On the other hand, the technique disclosed in Patent Document 2 writes image data to the driver ICs 6-1 to 6-3 synchronously with each other. Further, the pieces of data supplied to the three driver ICs are synchronous with each other.
This condition leads to increased noise at the leading or trailing edge of the clock and image data between adjacent wirings, giving rise to a voltage fluctuation of the image data and clock signal themselves and making the data and clock unstable.
The input of deformed image data causes an error in the driver IC image data, significantly degrading the image quality. Waveform shaping by a buffer circuit produces a waveform prone to data error.
At a frequency beyond 100 MHz in particular, noise between adjacent wirings in a cable or printed board is hardly negligible.
Today, VGA (800×600 pixels) desires a clock frequency of 27 MHz, and 108 MHz at a high frame rate which is four times higher in speed.
Further, with UVGA (1600×1400 pixels), the minimum clock frequency is 135 MHz. The frequency four times greater than 135 MHz is 540 MHz, which is uncontrollable by an ordinary printed board.
This is the reason why division driving is desired. However, the driving of four or five divisions is considered to be the limit in terms of the scale of the panel system.
In this condition, a potential develops due to high frequency components arising from the parasitic capacitance between adjacent wirings adapted to supply signals to the driver ICs.
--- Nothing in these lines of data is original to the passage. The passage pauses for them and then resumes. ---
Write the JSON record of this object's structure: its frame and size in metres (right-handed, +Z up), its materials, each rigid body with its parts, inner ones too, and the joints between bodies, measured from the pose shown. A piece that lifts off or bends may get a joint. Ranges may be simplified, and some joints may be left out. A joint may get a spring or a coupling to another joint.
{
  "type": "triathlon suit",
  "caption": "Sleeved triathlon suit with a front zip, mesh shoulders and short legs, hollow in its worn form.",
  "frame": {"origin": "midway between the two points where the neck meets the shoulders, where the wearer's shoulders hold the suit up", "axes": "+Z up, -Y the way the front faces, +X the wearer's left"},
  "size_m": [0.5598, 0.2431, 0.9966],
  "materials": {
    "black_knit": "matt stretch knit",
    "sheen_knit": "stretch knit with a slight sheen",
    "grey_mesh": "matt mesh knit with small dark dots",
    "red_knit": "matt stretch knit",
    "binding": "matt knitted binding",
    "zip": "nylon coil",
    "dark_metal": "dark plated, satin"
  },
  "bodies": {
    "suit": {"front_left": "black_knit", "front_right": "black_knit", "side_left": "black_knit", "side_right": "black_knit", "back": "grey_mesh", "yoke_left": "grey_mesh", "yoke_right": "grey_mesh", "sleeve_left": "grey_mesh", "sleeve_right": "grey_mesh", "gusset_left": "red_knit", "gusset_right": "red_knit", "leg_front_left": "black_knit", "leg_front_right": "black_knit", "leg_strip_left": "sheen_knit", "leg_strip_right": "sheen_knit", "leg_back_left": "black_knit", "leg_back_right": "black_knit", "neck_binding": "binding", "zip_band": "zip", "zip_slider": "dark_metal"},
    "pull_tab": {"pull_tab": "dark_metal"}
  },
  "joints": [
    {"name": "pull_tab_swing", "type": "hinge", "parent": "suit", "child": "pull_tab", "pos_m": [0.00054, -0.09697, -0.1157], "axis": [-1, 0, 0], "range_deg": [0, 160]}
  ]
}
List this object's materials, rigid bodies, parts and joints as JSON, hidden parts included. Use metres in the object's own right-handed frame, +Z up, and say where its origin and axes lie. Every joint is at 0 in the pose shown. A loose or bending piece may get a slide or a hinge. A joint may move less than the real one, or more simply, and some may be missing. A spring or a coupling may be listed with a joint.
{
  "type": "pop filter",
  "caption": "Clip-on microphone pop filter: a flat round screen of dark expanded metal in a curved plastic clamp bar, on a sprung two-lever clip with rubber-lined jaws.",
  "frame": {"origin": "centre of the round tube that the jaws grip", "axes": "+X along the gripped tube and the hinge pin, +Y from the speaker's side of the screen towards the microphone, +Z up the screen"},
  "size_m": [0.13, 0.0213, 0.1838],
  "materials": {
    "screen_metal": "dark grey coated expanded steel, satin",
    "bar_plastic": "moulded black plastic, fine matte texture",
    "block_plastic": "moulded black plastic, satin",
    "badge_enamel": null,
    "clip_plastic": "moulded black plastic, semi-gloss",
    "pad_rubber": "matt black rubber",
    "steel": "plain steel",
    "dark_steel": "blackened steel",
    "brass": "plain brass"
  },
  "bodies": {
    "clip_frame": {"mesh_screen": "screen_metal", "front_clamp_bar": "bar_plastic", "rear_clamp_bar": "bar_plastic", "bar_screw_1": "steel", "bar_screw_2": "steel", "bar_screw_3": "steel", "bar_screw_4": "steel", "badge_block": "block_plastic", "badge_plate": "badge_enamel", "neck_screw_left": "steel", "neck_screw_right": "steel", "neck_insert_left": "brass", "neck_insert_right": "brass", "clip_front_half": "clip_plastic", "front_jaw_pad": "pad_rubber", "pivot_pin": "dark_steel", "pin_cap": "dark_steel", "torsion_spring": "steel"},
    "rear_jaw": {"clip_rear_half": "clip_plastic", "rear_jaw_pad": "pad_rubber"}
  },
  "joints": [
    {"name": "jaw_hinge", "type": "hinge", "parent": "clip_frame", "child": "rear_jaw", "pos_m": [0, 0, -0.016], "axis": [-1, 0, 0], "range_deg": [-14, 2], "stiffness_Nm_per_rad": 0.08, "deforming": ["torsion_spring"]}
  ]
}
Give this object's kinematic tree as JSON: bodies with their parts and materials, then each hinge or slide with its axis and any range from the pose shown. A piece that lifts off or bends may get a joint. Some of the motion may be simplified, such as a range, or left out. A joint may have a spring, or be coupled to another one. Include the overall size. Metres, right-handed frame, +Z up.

This potential manifests itself as noise in the clock and image data, causing an error in the clock signal and image data and eventually degrading the panel image quality.
A purpose of the embodiment of the present invention is to provide a display device allowing for loading of high frequency image data without degrading the image quality, a driving method of the same, and electronic equipment incorporating the same.